On January 17, President Barack Obama outlined proposed reforms to NSA surveillance programs, including the metadata program. Though there was, unsurprisingly, no concession that the metadata program is unconstitutional, the reforms included altering the FISC system by making it adversarial, and limiting the access of data to individuals within two hops of suspected terrorists. There is much debate over whether these measures are sufficient, though it is widely agreed that they are positive steps.

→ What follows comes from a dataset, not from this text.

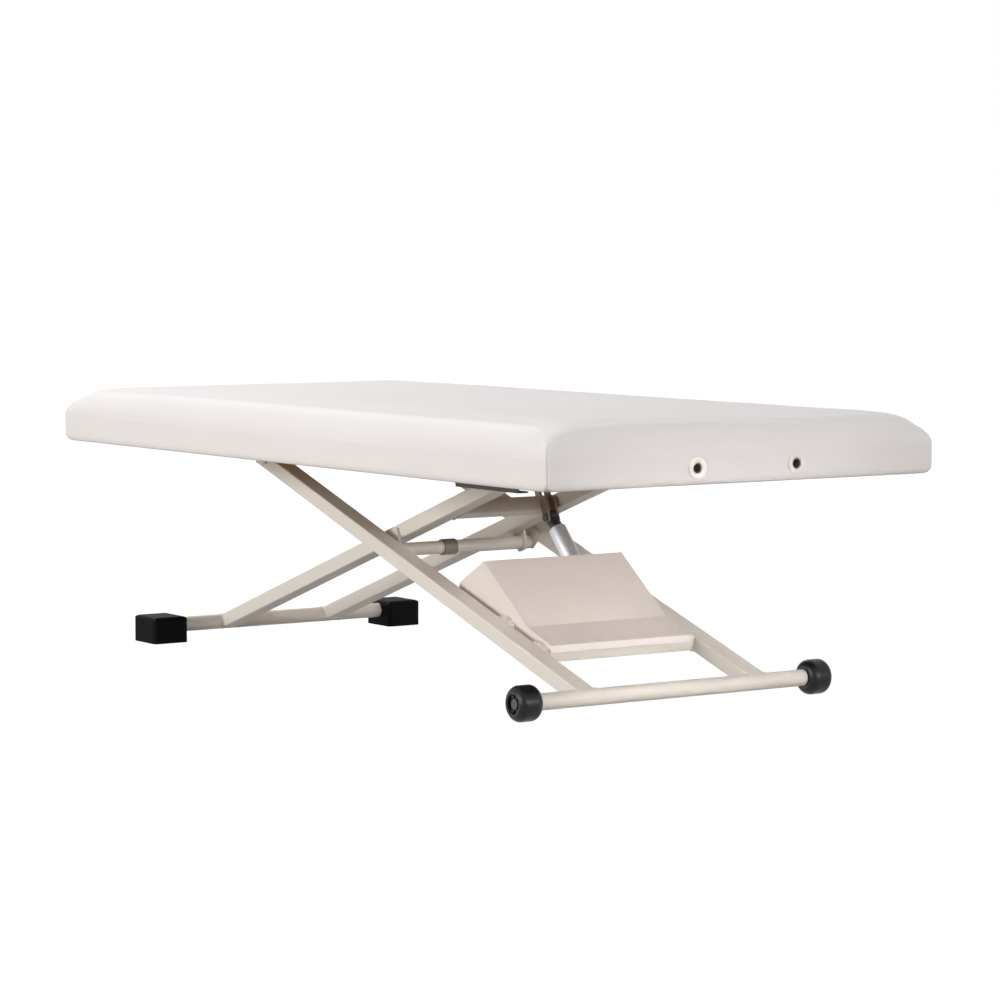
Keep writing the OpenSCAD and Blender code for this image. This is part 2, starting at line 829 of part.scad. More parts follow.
module upper_fork() {
    face = cross_rail_u + rail_w / 2;
    back = face - fork_grip_l;
    front = upper_pin_b[0] + fork_edge;
    low = upper_pin_b[1] - fork_edge;
    color("#5a5044") on_inner() translate([0, act_y, 0]) for (s = [0, 1]) mirror([0, s, 0]) difference() {
        plate_y([
            [back, rail_h / 2], [back, fork_top], [face + fork_lip, fork_top], [face + fork_neck, rail_h / 2],
            [front, fork_shoulder], [front, low], [face, low], [face, rail_h / 2]
        ], fork_in_y, fork_in_y + fork_t);
        bar_y(upper_pin_b[0], upper_pin_b[1], 0, 4 * fork_in_y, act_pin_d / 2 + weld_gap);
    }
}

module fork_pin(p, half) {
    bar_y(p[0], p[1], act_y - half - pin_cap_t, act_y + half + pin_end, act_pin_d / 2);
    bar_y(p[0], p[1], act_y - half - pin_cap_t, act_y - half - weld_gap, pin_cap_r);
}

module upper_fork_pin() {
    color(zinc_colour) fork_pin(upper_pin, fork_in_y + fork_t);
}

module roller_lugs() {
    in = inner_y + rail_w / 2;
    eye = roller_b;
    color(frame_colour) on_inner() for (s = [0, 1]) mirror([0, s, 0]) difference() {
        union() {
            plate_y([
                [inner_end_u - roller_lug_back, lug_grip], [inner_end_u, lug_grip],
                [eye[0], eye[1] + roller_lug_r], [eye[0], eye[1] - roller_lug_r],
                [inner_end_u, -rail_h / 2 - lug_edge], [inner_end_u - roller_lug_back, -rail_h / 2]
            ], in, in + lug_t);
            bar_y(eye[0], eye[1], in, in + lug_t, roller_lug_r);
        }
        bar_y(eye[0], eye[1], in - lug_t, in + 2 * lug_t, roller_axle_d / 2 + weld_gap);
    }
}

module roller_axles() {
    in = inner_y + rail_w / 2;
    x = pivot_x + pin_reach;
    color(zinc_colour) for (s = [0, 1]) mirror([0, s, 0]) {
        bar_y(x, pin_z, in - roller_head_t, roller_y + roller_w / 2, roller_axle_d / 2);
        bar_y(x, pin_z, in - roller_head_t, in - weld_gap, roller_head_r);
    }
}

module track_roller(s) {
    color("#e9e7e2") mirror([0, s, 0]) difference() {
        bar_y(pivot_x + pin_reach, pin_z, roller_y - roller_w / 2, roller_y + roller_w / 2, roller_d / 2);
        bar_y(pivot_x + pin_reach, pin_z, 0, half_w, roller_axle_d / 2 + run_fit);
    }
}

module track_roller_left() track_roller(0);
module track_roller_right() track_roller(1);

// Feet

module foot_side(l) {
    translate([-l / 2, 0]) square([l, foot_h - foot_round]);
    translate([-l / 2 + foot_round, 0]) square([l - 2 * foot_round, foot_h]);
    for (x = [-1, 1]) translate([x * (l / 2 - foot_round), foot_h - foot_round]) circle(foot_round);
}

module foot_block(s) {
    color(dark_colour) difference() {
        translate([foot_x, s * foot_y, 0]) intersection() {
            linear_extrude(foot_h) rounded_rect(foot_l, foot_w, foot_corner_r);
            translate([0, foot_w / 2, 0]) rotate([90, 0, 0]) linear_extrude(foot_w) foot_side(foot_l);
            translate([-foot_l / 2, 0, 0]) rotate([90, 0, 90]) linear_extrude(foot_l) foot_side(foot_w);
        }
        mirror([0, s > 0 ? 0 : 1, 0])
            bar_y(foot_x, base_z, 0, foot_y + foot_w / 2 - foot_tube_depth + near_gap, tube_d / 2 + run_fit);
    }
}

module foot_block_left() foot_block(1);
module foot_block_right() foot_block(-1);

// Actuator

module bar_x(from, to, r) {
    translate([from, 0, 0]) rotate([0, 90, 0]) cylinder(h = to - from, r = r);
}

module actuator_rod() {
    color("#4a4c50") on_actuator() difference() {
        union() {
            bar_y(0, 0, -upper_eye_half_w, upper_eye_half_w, upper_eye_r);
            block(
                [0, -upper_eye_half_w, -upper_tongue_h / 2],
                [upper_tongue_l, upper_eye_half_w, upper_tongue_h / 2]
            );
            bar_x(upper_tongue_l, act_rod_end, act_rod_d / 2);
            bar_x(act_rod_end - rod_foot_l, act_rod_end, act_tube_d / 2 - act_tube_wall - near_gap);
        }
        bar_y(0, 0, -act_tube_d, act_tube_d, act_pin_d / 2 + run_fit);
        bar_x(rod_neck_end, act_rod_end - rod_foot_l, act_rod_d / 2 - rod_wall);
        bar_x(rod_neck_end, act_rod_end + 1, screw_d / 2 + screw_gap);
    }
}

module actuator_tube() {
    color("#c3c6cc") on_actuator() difference() {
        bar_x(act_tube_start, housing_start, act_tube_d / 2);
        bar_x(act_tube_start + gland_l, housing_start + 1, act_tube_d / 2 - act_tube_wall);
        bar_x(act_tube_start - 1, housing_start, act_rod_d / 2 + run_fit);
    }
}

module lead_screw() {
    color(zinc_colour) on_actuator() bar_x(screw_start, housing_start, screw_d / 2);
}

module gear_housing() {
    color(dark_colour) on_actuator() difference() {
        union() {
            translate([housing_start, 0, 0]) rotate([0, 90, 0]) linear_extrude(housing_l)
                rounded_rect(2 * housing_half_h, 2 * housing_half_w, housing_r);
            block([housing_end, -lower_eye_half_w, -lower_eye_r], [act_l, lower_eye_half_w, lower_eye_r]);
            bar_y(act_l, 0, -lower_eye_half_w, lower_eye_half_w, lower_eye_r);
        }
        bar_y(act_l, 0, -housing_half_w, housing_half_w, lower_eye_d / 2);
    }
}

module motor() {
    x = housing_start + housing_l / 2;
    color("#6f7276") on_actuator()
        bar_y(x, 0, -housing_half_w - motor_l, -housing_half_w, motor_d / 2);
}

module lower_fork() {
    color("#5a5044") on_outer() translate([0, act_y, 0]) for (s = [0, 1]) mirror([0, s, 0]) difference() {
        union() {
            block(
                [lower_pin_a[0], lower_fork_in_y, lower_pin_a[1] - lower_fork_r],
                [motor_rail_back, lower_fork_in_y + lower_fork_t, lower_pin_a[1] + lower_fork_r]
            );
            bar_y(lower_pin_a[0], lower_pin_a[1], lower_fork_in_y, lower_fork_in_y + lower_fork_t, lower_fork_r);
        }
        bar_y(lower_pin_a[0], lower_pin_a[1], 0, 4 * lower_fork_in_y, act_pin_d / 2 + weld_gap);
    }
}

module lower_fork_pin() {
    color(zinc_colour) fork_pin(lower_pin, lower_fork_in_y + lower_fork_t);
}

// Motor cover

function unit(v) = v / norm(v);
function leftward(v) = [-v[1], v[0]];
function inset_point(line, i, t) =
    let (a = i == 0 ? unit(line[1] - line[0]) : unit(line[i] - line[i - 1]))
    let (b = i == len(line) - 1 ? a : unit(line[i + 1] - line[i]))
    let (m = unit(leftward(a) + leftward(b)))
    line[i] - m * t / (m * leftward(a));
function inset_line(line, t) = [for (i = [len(line) - 1:-1:0]) inset_point(line, i, t)];

// Side of the cover, which straddles both cross rails and rests on them
module cover_side() {
    in_y = cover_half_w - cover_t;
    difference() {
        plate_y(
            concat([for (i = [0:3]) cover_line[i]], [
                [-cover_lip_u, cover_low], [cover_rail_back, cover_low],
                [cover_rail_back, -cover_side_low], [-cover_back_u, -cover_side_low]
            ]),
            in_y, cover_half_w
        );
        block(
            [motor_rail_back - notch_gap, in_y - 1, -rail_h],
            [motor_rail_back + rail_w + notch_gap, cover_half_w + 1, rail_h / 2]
        );
        block(
            [cover_rail_back - notch_gap, in_y - 1, -rail_h],
            [cover_rail_back + 1, cover_half_w + 1, rail_h / 2]
        );
    }
}

module motor_cover() {
    slot_w = act_tube_d + 2 * cover_slot_side;
    slot_l = act_tube_d + 2 * cover_slot_end;
    color("#d6cdc6") difference() {
        on_outer() {
            plate_y(concat(cover_line, inset_line(cover_line, cover_t)), -cover_half_w, cover_half_w);
            for (s = [0, 1]) mirror([0, s, 0]) {
                cover_side();
                for (u = tab_places) block(
                    [u - tab_l / 2, cover_half_w, rail_h / 2],
                    [u + tab_l / 2, tab_out_y, rail_h / 2 + tab_t]
                );
            }
        }
        on_actuator() translate([act_tube_start, 0, 0]) rotate([0, 90, 0])
            linear_extrude(housing_start - act_tube_start) rounded_rect(slot_l, slot_w, slot_w / 3);
        on_outer() cover_screw_places() cylinder(h = 4 * tab_t, r = tab_screw_r + weld_gap, center = true);
    }
}

module cover_screw_places() {
    for (s = [-1, 1], u = tab_places)
        translate([u, s * (cover_half_w + tab_out_y) / 2, rail_h / 2 + tab_t]) children();
}

module cover_screws() {
    color(zinc_colour) on_outer() cover_screw_places() {
        cylinder(h = tab_head_t, r = tab_head_r);
        translate([0, 0, -tab_t]) cylinder(h = tab_t, r = tab_screw_r);
    }
}

// Control box and its inlet

module control_box() {
    h = box_high - box_low;
    color("#2d2c2b") on_outer() translate([motor_rail_back - box_l, box_y + box_w / 2, box_low + h / 2])
        rotate([90, 0, 90]) linear_extrude(box_l) rounded_rect(box_w, h, box_r);
}

module mains_inlet() {
    face = motor_rail_back - box_l;
    y = box_y + box_w / 2;
    z = (box_high + box_low) / 2;
    color(dark_colour) on_outer() difference() {
        block([face - inlet_l, y - inlet_w / 2, z - inlet_h / 2], [face, y + inlet_w / 2, z + inlet_h / 2]);
        block(
            [face - inlet_l - 1, y - inlet_w / 2 + inlet_rim, z - inlet_h / 2 + inlet_rim],
            [face - inlet_l + inlet_depth, y + inlet_w / 2 - inlet_rim, z + inlet_h / 2 - inlet_rim]
        );
    }
}

vinyl_cover();
foam_pad();
deck_board();
side_rail_left();
side_rail_right();
end_rail_head();
end_rail_foot();
bearer_foot();
bearer_middle();
bearer_head();
sleeve_bearer();
cradle_sleeve_left();
cradle_sleeve_right();
cradle_ring_left();
cradle_ring_right();
pin_bracket_left();
pin_bracket_right();
top_pins();
track_left();
track_right();
outer_rail_left();
outer_rail_right();
outer_rail_plugs();
front_cross_tube();
cover_cross_rail();
motor_cross_rail();
outer_lugs();
pivot_bolts();
lower_fork();
lower_fork_pin();
motor_cover();
cover_screws();
control_box();
mains_inlet();
axle_bolts();
wheel_tyre_left();
wheel_hub_left();
wheel_tyre_right();
wheel_hub_right();
inner_rail_left();
inner_rail_right();
inner_rail_plugs();
foot_cross_tube();
upper_cross_rail();
pivot_bar();
inner_lugs();
pivot_collar();
upper_fork();
upper_fork_pin();
roller_lugs();
roller_axles();
track_roller_left();
track_roller_right();
foot_block_left();
foot_block_right();
actuator_tube();
gear_housing();
motor();
lead_screw();
actuator_rod();
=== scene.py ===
"""Looks of a height-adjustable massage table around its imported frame, in metres.

+X points to the head end, +Y to the left, +Z up, and the floor is at z = 0.
"""
import json
import math

import bmesh
import bpy
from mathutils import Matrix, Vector, kdtree, noise


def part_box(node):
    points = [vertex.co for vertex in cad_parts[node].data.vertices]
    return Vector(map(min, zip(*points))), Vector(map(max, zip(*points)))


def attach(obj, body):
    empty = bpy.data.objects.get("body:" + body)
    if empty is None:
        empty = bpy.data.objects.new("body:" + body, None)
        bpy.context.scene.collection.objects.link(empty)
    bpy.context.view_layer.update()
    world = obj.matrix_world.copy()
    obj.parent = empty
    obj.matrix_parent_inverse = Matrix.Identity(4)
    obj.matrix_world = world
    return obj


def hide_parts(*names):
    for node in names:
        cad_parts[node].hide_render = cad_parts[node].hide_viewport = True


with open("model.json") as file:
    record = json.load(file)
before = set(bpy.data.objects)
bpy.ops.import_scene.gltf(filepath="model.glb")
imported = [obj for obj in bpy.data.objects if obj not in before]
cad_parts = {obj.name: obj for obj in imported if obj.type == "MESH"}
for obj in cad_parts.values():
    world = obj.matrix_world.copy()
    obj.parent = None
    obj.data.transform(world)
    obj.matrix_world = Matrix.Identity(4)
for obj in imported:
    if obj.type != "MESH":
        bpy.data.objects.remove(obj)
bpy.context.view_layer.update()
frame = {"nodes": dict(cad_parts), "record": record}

# The photograph's camera, found from the table's edges, wheels, feet and rails; angles in degrees, lens in mm
CAMERA_PLACE = (5.8114, -3.8344, 0.8917)
CAMERA_AZIMUTH = 56.095
CAMERA_ELEVATION = 4.486
CAMERA_LENS = 123.1
CAMERA_SENSOR = 36.0
CAMERA_SHIFT_X = 0.0044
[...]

Further, the Republican National Committee has passed a resolution that, among other things, states that “the mass collection and retention of personal data is in itself contrary to the right of privacy protected by the Fourth Amendment of the United States Constitution.” This refers not only to the metadata program, but also to other NSA programs revealed as part of the Snowden leaks, such as PRISM. It is entirely possible that by the time the Supreme Court rules on the programs’ constitutionality, they will already have been significantly reformed.